12. Now coming to the consideration of the penalty. Penalty of Rs. 76,823/- u/s section 86(11) was confirmed by the Ld. OHA because the tax credit of Rs. 76,823/- against transitional stock was disallowed on the ground that DVAT-18 was filed in violation of section 14 of the Act and so the appellant was held liable to pay penalty equal to the amount of tax credit claimed, without entitlement under section 14 of the Act, as the input tax credit claimed was greater than Rs.10,000/-. As held in the foregoing para, the appellant cannot be denied the input tax credit of Rs. 76,823/- just on the ground that DVAT-18 was filed late and not within four months of the commencement of the Act provided the appellant fulfils the other requirements necessary for grant of credit of input tax credit on transitional stock. Thus, in view of this finding the penalty of Rs. 76,823/- u/s 86(11) cannot survive. Accordingly, we quash the penalty of Rs. 76,823/- u/s 86(11) of the Act.



13. Now coming to the consideration of the legality of the penalty of Rs. 1,20,000/- imposed u/s 86(10) of the Act. The reason for imposing this penalty is that the appellant revised twelve returns after receipts of the notice for audit. The Ld. Counsel for the appellant submitted that returns have been revised on 17.11.06 before the audit party came for conducting audit of the business affairs of the appellant. Appellant has assailed this penalty by submitting that there is no provision u/s 86(10) of the Act which prevents revising of the return after issue of notice for audit. Further submission of the Ld. Counsel for the appellant is section 86(10) does not laid down that penalty can be imposed in case appellant revises the return after receipt of the notice for audit. We have carefully considered the submission of the Ld. Counsel for the appellant. As per section 86(10) of the Act a penalty of Rs. 10,000/- or penalty equal to tax deficiency which is greater can be levied if a person furnishes a false, misleading or deceptive in a material particular. Thus, it is clear that under u/s 86(10) no penalty can be levied on the ground that the assessee revised return after receipt of notice for audit. In our considered view this penalty is not as per the law and the same is liable to be quashed which we hereby quash.
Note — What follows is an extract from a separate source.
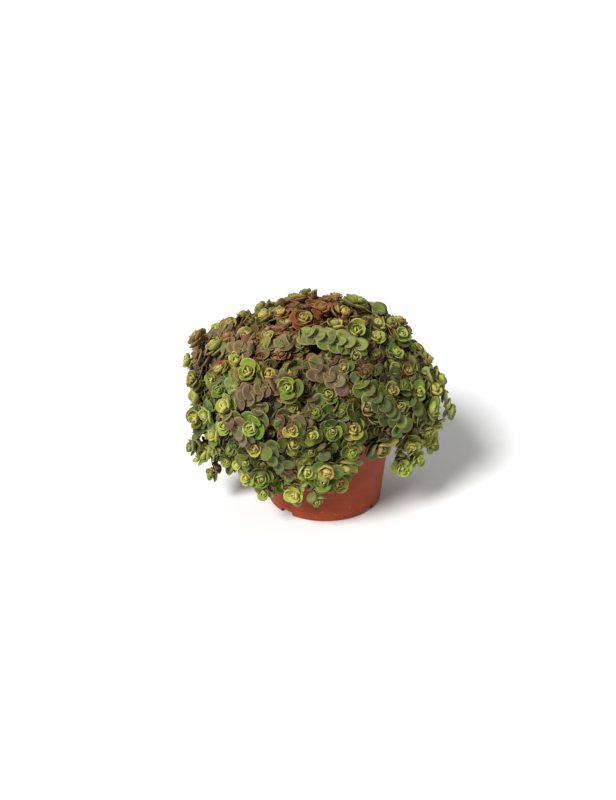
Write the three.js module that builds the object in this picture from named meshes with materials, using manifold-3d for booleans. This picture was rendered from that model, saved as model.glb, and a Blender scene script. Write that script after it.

14. For the foregoing reasons both these appeals stand accepted.



15. And announced in the open court.



16. Copies of this order shall be served on both the parties and proof of service shall be brought on record by the Registry.







(G. K. MARWAH) (SANATAN PRASAD)

MAT, VALUE ADDED TAX MAT, VALUE ADDED TA







(S.K. KAUSHIK)

CHAIRMAN

APPELLATE TRIBUNAL: VAT



09/07/2010







No.ATVAT/2009/ Dated:



1) Commissioner, Trade & Taxes

2) Additional Commissioner (L&J), Trade & Taxes

3) VATO, Ward-17

4) Dealer

5) 2nd Case file

6) Guard File

7) Govt. Counsel.

8) Secretary Sale Tax Bar Association.